Data block:
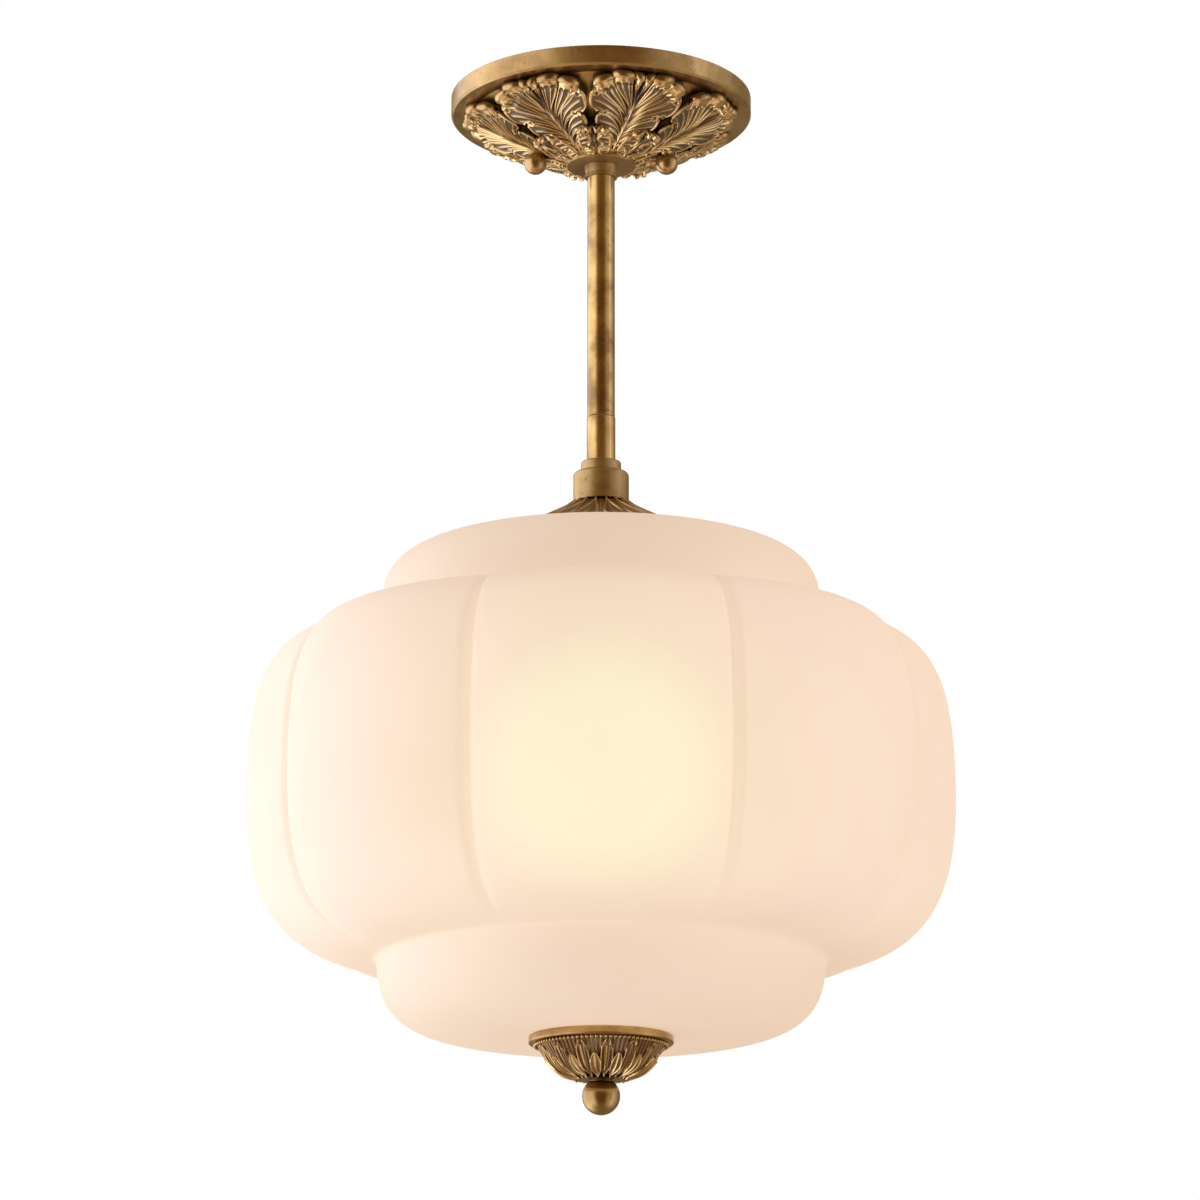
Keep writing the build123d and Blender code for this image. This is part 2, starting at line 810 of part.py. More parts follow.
# Bulb
with BuildPart() as bulb_contact:
    slab(contact_radius, contact_top, contact_low)
    fillet(bulb_contact.edges().group_by(Axis.Z)[-1], contact_round)
finish(bulb_contact, "bulb_contact")

with BuildPart() as bulb_insulator:
    with BuildSketch(Plane.XY.offset(-contact_low)):
        Circle(contact_radius + contact_height)
    with BuildSketch(Plane.XY.offset(-base_top)):
        Circle(base_inner)
    loft()
    slab(base_inner - fit, base_top, base_top + base_step)
finish(bulb_insulator, "bulb_insulator")

with BuildPart() as bulb_base:
    tube(base_radius, base_inner, base_top, base_low)
finish(bulb_base, "bulb_base")


def bulb_profile(inset):
    """Meridian of the bulb's glass, from its neck to its crown."""
    neck = base_inner - fit - inset
    width = bulb_radius - inset
    neck_top = (neck, -base_low + bulb_stem)
    neck_low = (neck, -base_low)
    widest = (width, -bulb_centre)
    return neck_top, neck_low, widest, (0, -bulb_centre - width)


with BuildPart() as bulb_glass:
    neck_top, neck_low, widest, crown = bulb_profile(0)
    in_top, in_low, in_widest, in_crown = bulb_profile(bulb_wall)
    with BuildSketch(Plane.XZ):
        with BuildLine():
            Line(neck_top, neck_low)
            Spline(neck_low, widest, tangents=((0, -1), (0, -1)))
            RadiusArc(widest, crown, bulb_radius)
            Line(crown, in_crown)
            RadiusArc(in_crown, in_widest, -(bulb_radius - bulb_wall))
            Spline(in_widest, in_low, tangents=((0, 1), (0, 1)))
            Polyline(in_low, in_top, neck_top)
        make_face()
    revolve(axis=Axis.Z)
finish(bulb_glass, "bulb_glass")

# Lamp leads, from the lampholder's screws up the stem to the twist-on connectors
screw_head = insulator_top - terminal_height
for side, name in ((1, "wire_live"), (-1, "wire_neutral")):
    route = [
        (side * terminal_place, 0, -screw_head),
        (side * terminal_place, 0, -screw_head + wire_turn),
        (side * wire_offset, 0, -socket_dome_top - wire_dip),
        (side * wire_offset, 0, -wire_level),
        (side * wire_offset, side * wire_reach, -wire_level),
    ]
    with BuildPart() as wire:
        with BuildLine() as lead:
            FilletPolyline(*route, radius=wire_radii)
        with BuildSketch(Plane(origin=route[0], z_dir=(0, 0, 1))):
            Circle(wire_radius)
        sweep(path=lead.line)
    finish(wire, name)

with BuildPart() as wire_connectors:
    for side in (1, -1):
        mouth = (side * wire_offset, side * (wire_reach - connector_grip), -wire_level)
        plane = Plane(origin=mouth, z_dir=(0, side, 0))
        with BuildSketch(plane) as mouth_round:
            Circle(connector_radius)
        with BuildSketch(plane.offset(connector_length)) as tip_round:
            Circle(connector_tip)
        loft([mouth_round.sketch, tip_round.sketch])
        with BuildSketch(plane) as grip:
            Circle(wire_radius + fit)
        extrude(grip.sketch, amount=connector_grip + seat_gap, mode=Mode.SUBTRACT)
finish(wire_connectors, "wire_connectors")
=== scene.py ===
import math
from types import SimpleNamespace

import bpy
import numpy as np
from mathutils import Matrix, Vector


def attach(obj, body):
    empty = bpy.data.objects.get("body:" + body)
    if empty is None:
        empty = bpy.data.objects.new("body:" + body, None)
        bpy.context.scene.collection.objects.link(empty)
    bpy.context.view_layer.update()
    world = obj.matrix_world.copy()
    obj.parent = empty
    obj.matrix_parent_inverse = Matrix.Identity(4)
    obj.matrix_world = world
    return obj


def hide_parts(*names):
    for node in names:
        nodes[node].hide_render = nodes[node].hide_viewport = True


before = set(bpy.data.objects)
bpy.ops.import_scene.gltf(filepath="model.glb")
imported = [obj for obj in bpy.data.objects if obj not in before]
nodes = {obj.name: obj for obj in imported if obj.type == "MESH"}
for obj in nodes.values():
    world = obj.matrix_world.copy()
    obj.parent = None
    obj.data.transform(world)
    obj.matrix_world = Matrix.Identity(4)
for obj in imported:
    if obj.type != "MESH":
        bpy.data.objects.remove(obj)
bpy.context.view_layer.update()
tau = 2 * math.pi
print("frame loaded", len(nodes), "nodes")


# Shader helpers
class Wire:
    # one output socket, so that shader maths reads as plain arithmetic
    def __init__(self, tree, out):
        self.tree, self.out = tree, out

    def math(self, operation, *values, clamp=False):
        return addNode(self.tree, "ShaderNodeMath", {"operation": operation, "use_clamp": clamp},
                       dict(enumerate(values)))

    def __add__(self, other):
        return self.math("ADD", self, other)

    def __radd__(self, other):
        return self.math("ADD", other, self)

    def __sub__(self, other):
        return self.math("SUBTRACT", self, other)

    def __rsub__(self, other):
        return self.math("SUBTRACT", other, self)

    def __mul__(self, other):
        return self.math("MULTIPLY", self, other)

    def __rmul__(self, other):
        return self.math("MULTIPLY", other, self)

    def __truediv__(self, other):
        return self.math("DIVIDE", self, other)

    def __rtruediv__(self, other):
        return self.math("DIVIDE", other, self)

    def clamped(self):
        return self.math("ADD", self, 0.0, clamp=True)


def addNode(tree, kind, settings, inputs, out=0):
    # any node: its settings first, then the values or wires of its sockets
    node = tree.nodes.new(kind)
    for key, value in settings.items():
        setattr(node, key, value)
    for key, value in inputs.items():
        socket = node.inputs[key]
        if isinstance(value, Wire):
            tree.links.new(value.out, socket)
        elif isinstance(value, tuple) and len(value) == 3 and socket.type == "RGBA":
            socket.default_value = (*value, 1.0)
        else:
            socket.default_value = value
    return Wire(tree, node.outputs[out])


def newMaterial(name):
    material = bpy.data.materials.new(name)
    material.use_nodes = True
    material.node_tree.nodes.clear()
    return material, material.node_tree


def toOutput(tree, kind, shader):
    out = tree.nodes.new(kind)
    tree.links.new(shader.out, out.inputs["Surface"])


def surfaceOf(tree, settings):
    shader = addNode(tree, "ShaderNodeBsdfPrincipled", {}, settings)
    toOutput(tree, "ShaderNodeOutputMaterial", shader)


def mixColour(tree, factor, first, second):
    node = tree.nodes.new("ShaderNodeMix")
    node.data_type = "RGBA"
    node.clamp_factor = True
    picked = {"Factor": factor, "A": first, "B": second}
    for socket in node.inputs:
        if not socket.enabled or socket.name not in picked:
            continue
        value = picked[socket.name]
        if isinstance(value, Wire):
            tree.links.new(value.out, socket)
        else:
            socket.default_value = (*value, 1.0) if isinstance(value, tuple) else value
    return Wire(tree, next(s for s in node.outputs if s.enabled))


def noise(tree, place, scale, detail, rough, distortion=0.0):
    return addNode(tree, "ShaderNodeTexNoise", {},
                   {"Vector": place, "Scale": scale, "Detail": detail, "Roughness": rough,
                    "Distortion": distortion})


def ramp(tree, value, low, high):
    return addNode(tree, "ShaderNodeMapRange", {"interpolation_type": "SMOOTHSTEP"},
                   {"Value": value, "From Min": low, "From Max": high, "To Min": 0.0, "To Max": 1.0})


def band(tree, value, low, full, fade, end):
    # 1 between full and fade, easing to 0 at low and end
    return ramp(tree, value, low, full) * (1.0 - ramp(tree, value, fade, end))


def bump(tree, height, strength, distance, normal=None):
    inputs = {"Height": height, "Strength": strength, "Distance": distance}
    if normal is not None:
        inputs["Normal"] = normal
    return addNode(tree, "ShaderNodeBump", {}, inputs)


def vectorMath(tree, operation, *values):
    return addNode(tree, "ShaderNodeVectorMath", {"operation": operation}, dict(enumerate(values)))


def objectPlace(tree):
    return addNode(tree, "ShaderNodeTexCoord", {}, {}, "Object")


def axesOf(tree, vector):
    first = addNode(tree, "ShaderNodeSeparateXYZ", {}, {0: vector})
    return [Wire(tree, axis) for axis in first.out.node.outputs]


def stretched(tree, place, scale):
    return addNode(tree, "ShaderNodeMapping", {}, {"Vector": place, "Scale": scale})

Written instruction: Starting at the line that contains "plane = Plane(origin=mouth, z_dir=(0, side, 0))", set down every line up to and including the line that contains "before = set(bpy.data.objects)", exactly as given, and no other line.

Correct result:
        plane = Plane(origin=mouth, z_dir=(0, side, 0))
        with BuildSketch(plane) as mouth_round:
            Circle(connector_radius)
        with BuildSketch(plane.offset(connector_length)) as tip_round:
            Circle(connector_tip)
        loft([mouth_round.sketch, tip_round.sketch])
        with BuildSketch(plane) as grip:
            Circle(wire_radius + fit)
        extrude(grip.sketch, amount=connector_grip + seat_gap, mode=Mode.SUBTRACT)
finish(wire_connectors, "wire_connectors")
=== scene.py ===
import math
from types import SimpleNamespace

import bpy
import numpy as np
from mathutils import Matrix, Vector


def attach(obj, body):
    empty = bpy.data.objects.get("body:" + body)
    if empty is None:
        empty = bpy.data.objects.new("body:" + body, None)
        bpy.context.scene.collection.objects.link(empty)
    bpy.context.view_layer.update()
    world = obj.matrix_world.copy()
    obj.parent = empty
    obj.matrix_parent_inverse = Matrix.Identity(4)
    obj.matrix_world = world
    return obj


def hide_parts(*names):
    for node in names:
        nodes[node].hide_render = nodes[node].hide_viewport = True


before = set(bpy.data.objects)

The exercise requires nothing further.